Charges are also levied on the commercial production of a few non-wood forest products (grasses; reeds; Makalani palm leaves; and ornamental dry roots) and for various permits (including permits for trophy hunting and live game exports and fees to register as an operator in the wildlife sector).
There are no direct charges levied on the production of processed forest products, other than a general sales tax of about eight to ten percent (which is being replaced by a Value Added Tax). In addition to this, DoF collects fees for permits issued to exporters of wood products and the Government collects import duties on wood and wood products. There are also some fines for breaking forest laws, but these are generally quite small.
Administration of the forest revenue system
The DoF consults with all relevant stakeholders when it establishes the levels of forest charges. The charges shown in Appendix 1 were established in 1997 and have not been updated (although there is provision for annual revisions). The forest charges are published in the government gazette rather than the press, but they are disseminated to any interested member of the public through the DoF's offices.
Roundwood charges are collected through the forest permit system. Permits and/or concessions are issued for a fixed area for one year and charges are based on the volume to be cut in the forest. Due to the small size of the DoF (particularly in terms of manpower), it is quite likely that there may be some evasion of charges.
Currently, district offices, regional offices and the head office of the DoF collect all forest revenue and transmit this to the Ministry of Finance, following the rules established in the Finance Act and Treasury Regulations. However, the DoF is currently working on developing alternative arrangements as part of their work on community forestry.
Total revenue collection
From 1993 to 2000, total annual revenue collection amounted to between N$ 209,347 and N$ 937,590. The DoF does not retain any of this revenue, which is all transmitted to the Ministry of Finance.
Government expenditure on forestry
The Government (through the Ministry of Finance) is the main source of funding for the DoF. The annual budget for the DoF has increased from N$ 5,312,000 in 1993-94 to N$ 14,137,011 in 1999-00 and it is expected to increase slightly in the future. There is also some additional expenditure on forestry training at the Ogongo Agricultural College (financed by the Ministry of Agriculture, Water and Rural Development). In addition to domestic government expenditure, foreign assistance to the DoF amounted to N$ 87,778,000 over the last decade. Finland was the largest supporter of the DoF, accounting for 63 percent of all foreign assistance.
The revenue raised from the sector is much less than the budget of the DoF. However, the total economic contribution of Namibia’s forests to society is several times higher than the budget of the DoF.
There are currently no grants or subsidies offered to companies formally registered and operating in the forestry sector. However, informal operators in the sector (e.g. wood carvers) implicitly benefit from falling outside the system (i.e. they do not pay any forest charges).
The effect of fiscal policies on sustainable forest management
The forest revenue system is closely linked to the issuance of harvesting permits, which are based on inventories and farm inspections. This permit system is meant to ensure that harvesting is only allowed at a sustainable level. Thus, it is a mechanism to control and limit the exploitation of forest resources.

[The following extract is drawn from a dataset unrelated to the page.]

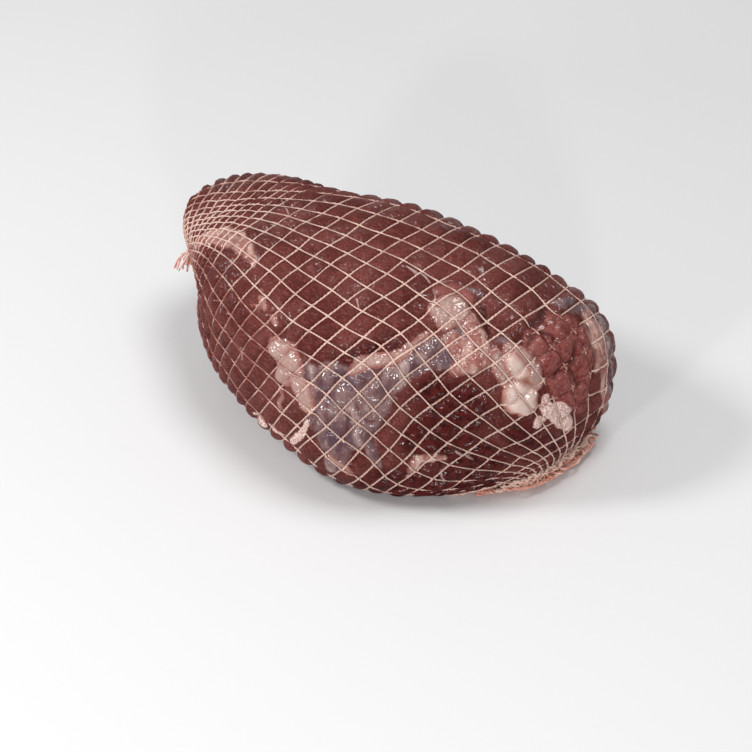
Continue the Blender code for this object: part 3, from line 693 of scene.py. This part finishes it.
def laid_paths(routes, crossing_lift):
    """Routes in net coordinates laid on the meat: paths, directions outward, crossings and stains."""
    ring = np.concatenate([route[0] for route in routes])
    strand = np.concatenate([route[1] for route in routes])
    surface = Surface(ring, strand)
    height, _, buried, _ = relief(surface)
    crossing = near_crossing(surface, CROSSING_WIDTH)
    sunk = BURIED_DEPTH * buried * (1.0 - near_crossing(surface, SURFACING_WIDTH))
    height = height + TWINE_LIFT + crossing_lift * crossing - sunk
    points = surface.points + surface.outward * height[:, None]
    points[:, 2] = np.maximum(points[:, 2], FLOOR_CLEAR)
    stain = np.clip(net_stain(ring, strand, points) + BURIED_STAIN * buried, 0.0, 1.0)
    cuts = np.cumsum([len(route[0]) for route in routes])[:-1]
    return [np.split(values, cuts) for values in (points, surface.outward, crossing, stain)]


def net_stain(ring, strand, points):
    """How far meat juice has coloured the twine: most at the gather, on the left side and low down."""
    gather = 0.35 * smooth((4.0 - ring) / 4.0)
    hem = 0.10 * smooth((ring - 26.0) / 4.0)
    foot = 0.20 * smooth((0.014 - points[:, 2]) / 0.014)
    left_side = 0.75 * smooth((strand - 11.0) / 3.0) * smooth((17.5 - ring) / 4.0)
    far_top = 0.30 * smooth((9.5 - strand) / 5.0) * smooth((19.0 - ring) / 5.0)
    patches = 0.22 * noise(points, 9 * MM, 41) + 0.15 * noise(points, 3 * MM, 42)
    return np.clip(LEAST_STAIN + gather + hem + foot + left_side + far_top + patches, 0.0, 1.0)


def even_steps(ring, strand, step):
    """Net coordinates spaced evenly along the path that they follow on the form."""
    points = net_points(ring, strand)
    run = np.concatenate([[0.0], np.cumsum(np.linalg.norm(np.diff(points, axis=0), axis=-1))])
    count = max(int(run[-1] / step), LEAST_STEPS)
    even = np.linspace(0.0, run[-1], count + 1)
    return np.interp(even, run, ring), np.interp(even, run, strand)


def make_ring_twine(material):
    """The net's rings, with the closer ones at the narrow end. They thicken toward the hem."""
    routes = []
    for number in np.concatenate([NECK_RINGS, np.arange(1, RING_COUNT + 1)]):
        around = np.linspace(0.0, STRAND_COUNT, LINE_POINTS)
        ring, strand = even_steps(np.full(LINE_POINTS, float(number)), around, RING_TWINE_STEP)
        routes.append((ring[:-1], strand[:-1]))
    paths, outwards, crossings, stains = laid_paths(routes, 0.0)
    swells = [1.0 + 0.25 * crossing + 0.3 * smooth((route[0] - 21.0) / 4.0)
              for crossing, route in zip(crossings, routes)]
    twines = twine("net_rings", paths, outwards, True, RING_PLY, material, stains, swells)
    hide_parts("netting")
    return twines


def make_strand_twine(material):
    """The net's lengthwise strands, which pass over the rings."""
    routes = []
    for number in range(STRAND_COUNT):
        along = np.linspace(FIRST_STRAND_RING, RING_COUNT, LINE_POINTS)
        routes.append(even_steps(along, np.full(LINE_POINTS, float(number)), STRAND_TWINE_STEP))
    paths, outwards, crossings, stains = laid_paths(routes, CROSSING_LIFT)
    swells = [1.0 + 0.6 * crossing for crossing in crossings]
    twines = twine("net_strands", paths, outwards, False, STRAND_PLY, material, stains, swells)
    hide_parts("netting")
    return twines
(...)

The Government has demonstrated a strong commitment to sustainable forest management, by increasing the DoF budget and ensuring that the budget is readily available. The forestry sector is also mentioned in the National Development Plans of Namibia (NDP I and the NDP II, which is currently under preparation) and the Government is actively engaged in a process of policy and legislative reform.
In the agriculture sector, livestock loans have led to fencing of public land, which has led to over-exploitation and overgrazing of the remaining unfenced land. This is the main example of a fiscal policy in another sector that has had an impact on forestry in Namibia.
Discussion and conclusions
At present there is really no comprehensive and unified forest revenue system. DoF, and other related agencies responsible for collecting forestry sector revenue are not yet well co-ordinated in this endeavour. Thus, it is not possible to reliably determine whether or not the DoF budget can be financed solely by taxes and levies from the forestry sector.
There is a need to set up a centralised forestry revenue system for the whole forestry sector that will readily provide data and information on revenues raised by government from the forestry sector. In the meantime, DoF should continue searching for the fiscal data related to forest charges from the pertinent institutions and FAO should extend further support in this regard. In addition, DoF should examine how to increase revenue collection from the forestry sector.